Creating something completely new, without repeating anything that has been done before, is one of the biggest rewards of the course. The results of the students' work will now be taken forward into a thesis project.

"We're doing something unique, we're making a new boat for a new customer," says Marcus Varvne. "In ten years, maybe our design and concept will become something, perhaps the basis for a real ferry, and that's very motivating."

About the course and the HSC Vinga

The goal of the Marine Design Project course this time was to create and design, as a group, a concept for a passenger ferry, powered by batteries and hydrofoil technology, that could operate in the southern archipelago of Gothenburg.
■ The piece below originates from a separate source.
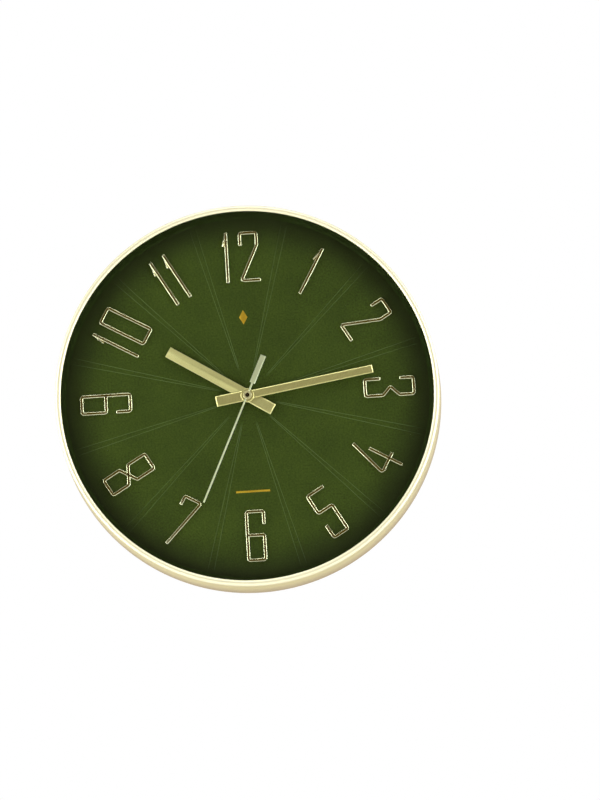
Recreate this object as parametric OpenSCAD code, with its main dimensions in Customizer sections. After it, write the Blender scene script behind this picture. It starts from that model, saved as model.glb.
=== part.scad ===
// Round wall clock with a shallow drum case, raised numerals and a quartz movement.
// The origin is the centre of the back rim, on the wall. +Z points to twelve o'clock
// and the dial faces -Y. Plans are drawn flat, seen from the front, and stood up.

/* [Case] */
// Diameter over the back rim
case_d = 300; // [280:1:400]
// Depth from the wall to the front edge
case_h = 40; // [38:0.5:60]
// How much smaller the front radius is than the back radius
case_taper = 2.5; // [0:0.1:5]
// Wall of the drum
case_wall = 2; // [1.4:0.1:2.6]
// Width of the front lip, seen from the front
lip_w = 4.2; // [3.6:0.1:8]
// Thickness of the front lip
lip_t = 1.6; // [1.2:0.1:3]
// Radius of the outer front edge
edge_round = 1.8; // [0.6:0.1:2.4]
// Number of nibs that hold the carrier in the drum
nib_count = 8; // [4:1:12]

/* [Glass and dial] */
// Thickness of the glass
glass_t = 2; // [1.5:0.1:3]
// Room for the hands between the glass and the dial
hand_room = 10.4; // [10:0.1:16]
// Thickness of the dial
dial_t = 1.5; // [1:0.1:3]
// Thickness of the carrier disc behind the dial
carrier_t = 2; // [1.5:0.1:4]
// How far the foot of the spacer ring reaches inside its head
ring_flare = 2.8; // [0:0.1:6]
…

The students' concept ferry was named HSC Vinga, weighing just over 73 tons, 30 meters long, 8.4 meters wide, with a cruising speed of 30 knots. It is a catamaran ferry, built of carbon fiber-reinforced polymer plastic, with a capacity of up to 190 passengers and 20 bicycles.

The ferry has two so-called foil wings: a U-shaped foil in the middle of the ferry and a T-shaped foil at the stern. At a speed of 20 knots, the ferry lifts out of the water.